When I think of street photography, I think of people, their candidness and their everydayness being, all-at-once, seen. Of subways and hopskotch and running late. Being at work or having no place to be. Ordinary stuff made visible. 

I don’t really think of the streets themselves, only of all these strangers and their lives witnessed, if just for a brief moment.

When I go out with my camera now, though, there is nothing but emptied student rental houses, closed shops, and wide streets to witness. All the actors are gone, and I’m left on a closed set, an emptied plastic bag blowing by occasionally like a tumbleweed along the pavement. Cinematic.

And all the more so because of spring, which officially began three days after Governor Wolf declared a state of emergency in Pennsylvania. Since then, serviceberry, redbud, dogwood, and magnolia trees across town have blossomed pink and white while birds chatter in the light mornings. All ready to shoot. Ready for anyone to say, “Action!”

***

The other night, I walked down the middle of the street on my way home from a stroll. I heard the kick of a crushed Coke can and caught eyes, through the windows of the parked car between us, with a deer. I didn’t move and neither did the deer; I don’t know how long we stared at each other from either side of the car. Then I heard others move on the sidewalk behind me, and turned to see four more. They weren’t nervous as deer usually are, the one by the car slowly making its way in front of the hood, passing not three feet from me (closer than I’ve been to humans in many weeks), and joining the rest on the other side of the street. They slowly walked up the sidewalk together, as if walking home but having nothing to do once they get there. And I kept walking, too, in the opposite direction, inexplicably sad to leave them. 

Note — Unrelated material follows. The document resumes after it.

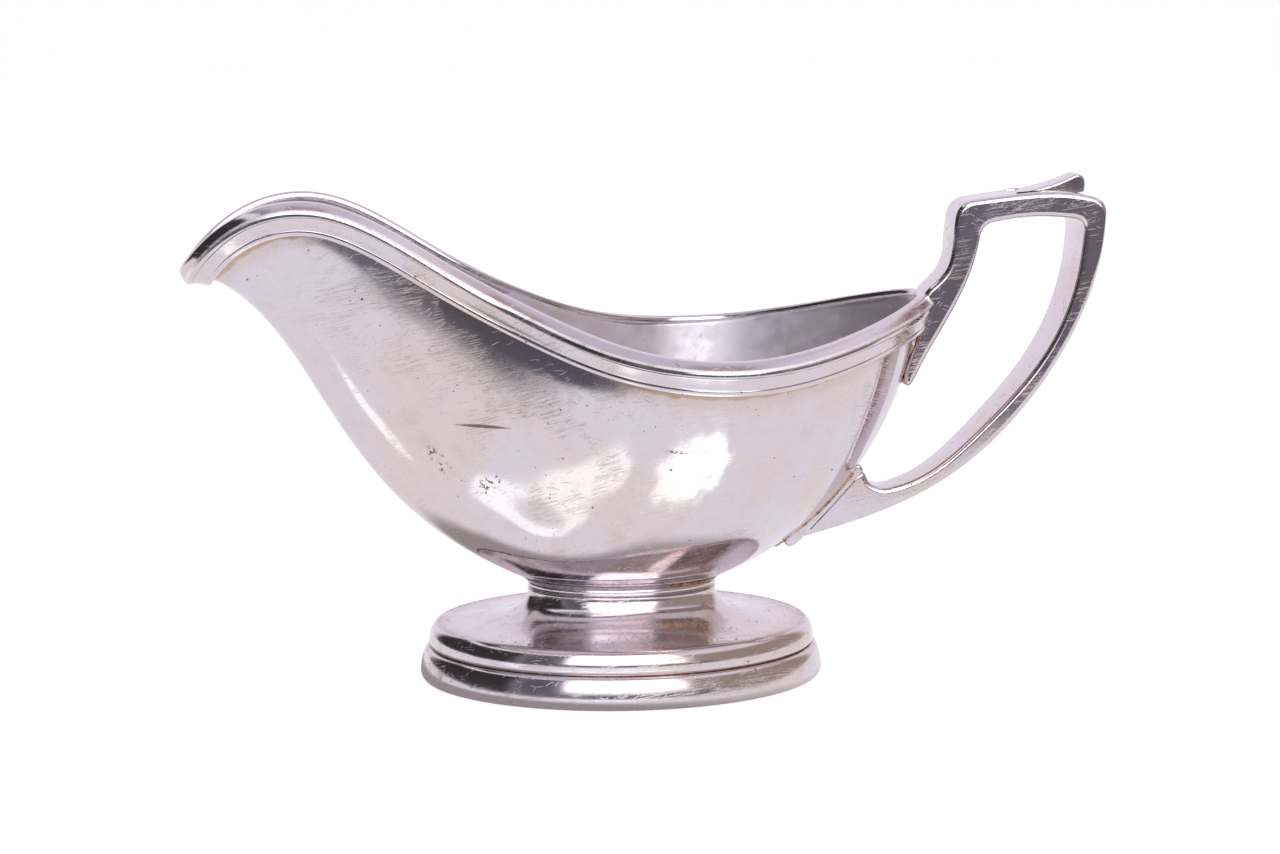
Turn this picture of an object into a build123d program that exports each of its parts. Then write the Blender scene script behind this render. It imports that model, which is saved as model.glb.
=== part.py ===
from build123d import *
import math
import os

# Gravy boat, silver-plated hotel ware. Millimetres, +Z up, -X towards the spout, +X towards the handle.
# The origin is the centre of the foot's underside, and the whole object is symmetric about the plane Y = 0.

# --- bowl -------------------------------------------------------------------------------------------------
WALL_THICKNESS = 1.2        # sheet metal of the bowl
LIP_COVER = 1.0             # how far the border's lip reaches above the wall's top edge
NECK_LENGTH = 40.0          # oval where the bowl meets its collar
NECK_WIDTH = 24.4
NECK_TOP = 21.3             # height of the bowl's underside at the neck

# Control points of the rim, a closed cubic B-spline: the near half, from the spout's tip to the handle.
RIM = [(-93.3, 0, 88.5), (-92, -7.5, 91.2), (-82, -13, 102.5), (-61.5, -15, 107), (-37, -11.5, 90.5),
       (-19, -17.5, 81.5), (-3, -30.5, 75), (14.5, -40, 73), (32.5, -37, 74), (52, -24, 79),
       (64.5, -8, 83), (65.3, 0, 83)]

# The wall runs down from each rim control point to the neck as a cubic Bezier curve in an upright plane.
RIM_SLOPE = [8, 22, 54, 68.5, 91.5, 90.5, 85.5, 84, 82, 82, 82, 82]  # degrees below level, at the rim
RIM_PULL = [30, 32, 42, 47, 46, 42, 39, 38, 40, 44, 49, 49]     # length of the Bezier handle at the rim
NECK_SLOPE = [21, 22, 24, 26, 26, 26, 26, 24, 24, 24, 24, 24]   # degrees above level, at the neck
NECK_PULL = [51, 49, 43, 36, 26, 18, 14, 12, 10, 8, 7, 7]       # length of the Bezier handle at the neck

# Below a shoulder the wall leans inwards by this share of its run, and comes back out towards the neck.
SHOULDER_LEAN = [0, 0, 0.046, 0.08, 0.123, 0.119, 0.007, 0, 0, 0, 0, 0]
SHOULDER_DEPTH = 8.4        # from the crown down to the shoulder
SHOULDER_TURN = 4.0         # over which the lean sets in

WALL_STEPS = 48             # steps in which a meridian of the wall is worked out
WALL_STRIDE = 4             # every so many of them is a point of its spline
WALL_SECTIONS_PER_SPAN = 2
BORDER_SECTIONS_PER_SPAN = 3

# --- applied border round the outside of the mouth --------------------------------------------------------
# Its section, as (distance out from the wall, distance down from the crown): lip, flat band, lower bead.
BORDER_SECTION = [(-1.0, 2.0), (-1.22, 1.2), (-1.1, 0.45), (-0.6, 0.08), (0.1, 0.0), (0.8, 0.14), (1.5, 0.62),
                  (2.1, 1.2), (2.5, 1.7), (2.8, 2.5), (2.86, 3.0), (2.4, 3.4), (2.3, 5.3), (2.55, 5.65),
                  (2.62, 6.15), (2.4, 6.65), (1.7, 6.95), (-0.5, 7.0)]

# --- foot -------------------------------------------------------------------------------------------------
FOOT_ASPECT = 0.87          # growth of the foot's half width for each millimetre of its half length
DISH_DEPTH = 4.2            # how far the bowl's bottom sinks into the neck
DISH_RINGS = 8
COLLAR_BOTTOM = 19.4
COLLAR_BULGE = 0.5
COLLAR_WALL = 2.0
STEM_HALF_LENGTH = 20.4     # at the collar
DOME_HALF_LENGTH = 39.4     # at the ridge
DOME_EDGE = 12.1            # height of the ridge
BAND_TOP = 6.8              # joint between the stamped foot and its base band
FOOT_WALL = 1.4

# --- handle -----------------------------------------------------------------------------------------------
HANDLE_TAPER_START = 36.0   # X where the casting is narrowest
HANDLE_WIDTH_AT_BOWL = 5.0  # across, at the taper's start
HANDLE_BACK = 103.8         # X of the rear corner
HANDLE_WIDTH_AT_BACK = 17.4  # across, at the rear corner
THUMB_WIDTH_FRONT = 9.5
THUMB_WIDTH_TIP = 7.0
FLANGE_WIDTH = 9.0          # across, where the lower end is soldered to the bowl
SOLDER_THICKNESS = 0.5
SMALLEST_PIECE = 0.5        # cubic millimetres; anything smaller is a crumb of the trimming


def mirror_ring(near_values, flip):
    """Close a list given for the near half with the far half, run back to the start."""
    far_values = [flip(value) for value in near_values[-2:0:-1]]
    return list(near_values) + far_values


def spline_weights(fraction):
    f = fraction
    return ((1 - f) ** 3 / 6,
            (3 * f ** 3 - 6 * f ** 2 + 4) / 6,
            (-3 * f ** 3 + 3 * f ** 2 + 3 * f + 1) / 6,
            f ** 3 / 6)


def slope_weights(fraction):
    f = fraction
    return (-(1 - f) ** 2 / 2,
            (3 * f ** 2 - 4 * f) / 2,
            (-3 * f ** 2 + 2 * f + 1) / 2,
            f ** 2 / 2)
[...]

And I thought of an essay Annie Dillard wrote about a weasel and a moment she’d locked eyes with it and very briefly, shockingly, traded brains. She wrote that she learned then “the weasel lives in necessity and we live in choice, hating necessity.” For the time being, though–for the pandemic–we are living in necessity and not in choice, as the weasels and the deer. This is what crises do, shift our methods and our expectations for being. And maybe this is why the deer were so content to be near me. And why, on the streets, I feel like an actor with no fellow cast members and no director, playing the part of the person still living in choice.

As the deer left me, I wished at first that I'd had my camera. Then, I wished instead–as if making the right wish truly mattered–that I could go with them, that I could, like Dillard and her weasel, “very calmly go wild.” But for now, I’ll put off wildness, I’ll keep taking street shots, and keep witnessing an altered ordinary.